[mpiwg-ft] Madrid Report

Richard Graham richardg at mellanox.com
Wed Sep 25 12:44:32 CDT 2013


Here is a list  of the feedback I have from the presentation in Madrid:
- Bill had issues with the error codes, rather than relying on error classes.  Seems like his e-mail today clarified what he meant (which was not what I understood at the time)
- Need to remove slide 8 (I should have done this but did not)
- Slide 12 just confuses the issues, and should be removed.
- Slide 13: seems to be a typo, seems like the barrier should be on newcomm
- Slide 15: really should have a high level description of what this function behaves like (will clarify a lot).  This is basically a gather followed by a broadcast from a "root".
- slide 17: many folks did not know what an MCS lock is, so just confused the issues.
- Library composition example: indicates that the status object can be used maintain status between library calls, but really does not indicate how.  A few more details would really help in getting the gist of the approach.

Rich

-----Original Message-----
From: mpiwg-ft [mailto:mpiwg-ft-bounces at lists.mpi-forum.org] On Behalf Of Bronis R. de Supinski
Sent: Wednesday, September 25, 2013 12:52 PM
To: MPI WG Fault Tolerance and Dynamic Process Control working Group
Subject: Re: [mpiwg-ft] Madrid Report


Wesley:

I disagree vehemently with your statement that "either one individually would be useless." While I was not at the meeting (and thus did not raise the objections or make this suggestion -- this time), I consider this statement to be a continued example of how those working on the proposal have failed to understand what users most desire from MPI in terms of a first step for fault tolerance. The biggest concern is simply that the MPI standard states on p28:24-26:

   This document does not specify the state of a computation
   after an erroneous MPI call has occurred. The desired
   behavior is that a relevant error code be returned, and
   the effect of the error be localized to the greatest
   possible extent.

I believe at least one other example exists of this sort of text but I will not look for it now. The point is that the user has no guarantees about the state of MPI, the computation or anything else after an error. While that may be unavoidable, the user also has no why to query the implementation about what the most likely state is. Thus, the user must make the most pessimistic assumption and catching an error is pretty much useless other than to implement some very basic message - or if the user is feeling frisky, some more complex action - prior to shutdown soon after the error is observed.

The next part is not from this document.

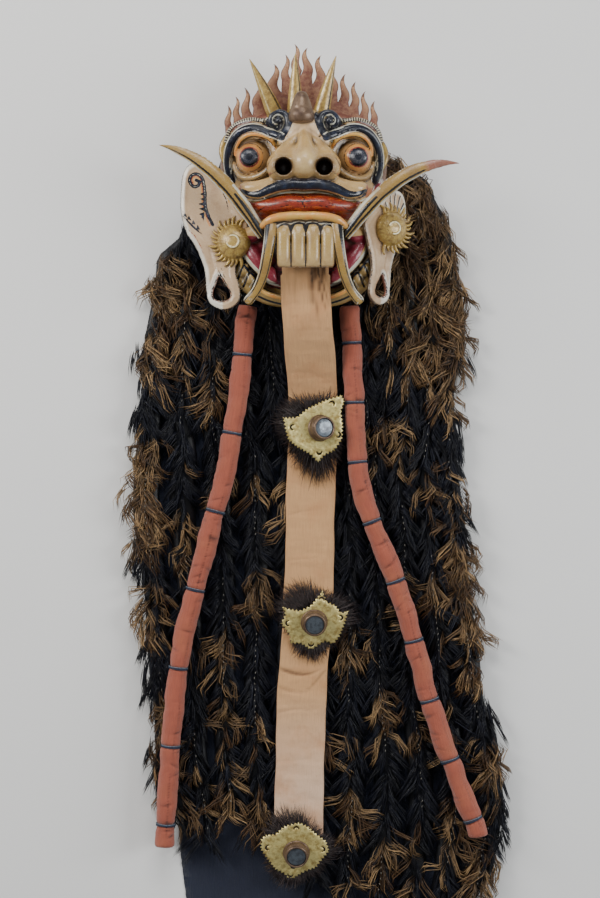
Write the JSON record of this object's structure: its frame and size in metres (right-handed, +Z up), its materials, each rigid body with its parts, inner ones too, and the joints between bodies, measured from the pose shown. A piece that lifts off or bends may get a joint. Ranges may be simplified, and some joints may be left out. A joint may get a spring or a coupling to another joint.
{
  "type": "carved ceremonial dance mask",
  "caption": "Carved demon dance mask with tusks, horns and a flame crest, a long cloth tongue with mirrors, stuffed tubes and a cape of hair, laid on its back.",
  "frame": {"origin": "underside of the cloth backing, straight below the point midway between the eyes", "axes": "+X towards the viewer's right, +Y towards the crown, +Z up, out of the face"},
  "size_m": [0.5124, 1.1888, 0.1515],
  "materials": {
    "painted_wood": "gloss",
    "gilt_leather": "satin",
    "crest_leather": "matte",
    "ear_leather": "satin",
    "bronze": "satin",
    "brass": "satin",
    "mirror_glass": "gloss",
    "tongue_cloth": "matte",
    "tube_cloth": "matte",
    "tie_thread": "matte",
    "hair": "matte",
    "backing_cloth": "matte"
  },
  "bodies": {
    "root": {"carved_mask": "painted_wood", "flame_crest": "crest_leather", "horn_left": "gilt_leather", "horn_middle": "gilt_leather", "horn_right": "gilt_leather", "brow_knob": "bronze", "tusk_left": "gilt_leather", "tusk_right": "gilt_leather", "fang_left": "gilt_leather", "fang_right": "gilt_leather", "ear_left": "ear_leather", "ear_right": "ear_leather", "ear_boss_left": "gilt_leather", "ear_boss_right": "gilt_leather", "temple_leaf_left": "gilt_leather", "temple_leaf_right": "gilt_leather", "tongue": "tongue_cloth", "medallion_plate_upper": "brass", "medallion_bezel_upper": "bronze", "medallion_mirror_upper": "mirror_glass", "fur_ruff_upper": "hair", "medallion_plate_middle": "brass", "medallion_bezel_middle": "bronze", "medallion_mirror_middle": "mirror_glass", "fur_ruff_middle": "hair", "medallion_plate_lower": "brass", "medallion_bezel_lower": "bronze", "medallion_mirror_lower": "mirror_glass", "fur_ruff_lower": "hair", "stuffed_tube_left": "tube_cloth", "stuffed_tube_right": "tube_cloth", "tie_left_1": "tie_thread", "tie_left_2": "tie_thread", "tie_left_3": "tie_thread", "tie_left_4": "tie_thread", "tie_left_5": "tie_thread", "tie_left_6": "tie_thread", "tie_left_7": "tie_thread", "tie_right_1": "tie_thread", "tie_right_2": "tie_thread", "tie_right_3": "tie_thread", "tie_right_4": "tie_thread", "tie_right_5": "tie_thread", "tie_right_6": "tie_thread", "tie_right_7": "tie_thread", "tie_right_8": "tie_thread", "tie_right_9": "tie_thread", "hair_lock_1": "hair", "hair_lock_2": "hair", "hair_lock_3": "hair", "hair_lock_4": "hair", "hair_lock_5": "hair", "hair_lock_6": "hair", "hair_lock_7": "hair", "hair_lock_8": "hair", "hair_lock_9": "hair", "hair_lock_10": "hair", "hair_lock_11": "hair", "cloth_backing": "backing_cloth"}
  },
  "joints": []
}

I think the working group has listened to a small set of users and missed that the vast majority of users would be happy (at least initially) if the standard provided such a capability.
I have spoken to numerous users for whom this statement is true. Further, such a capability would be fairly easy to make low cost. While some details would need to be worked out, which would take time, you would find wide acceptance of that approach -- as opposed to trying to ram your complex, unintuitive interface down the throats of those who object.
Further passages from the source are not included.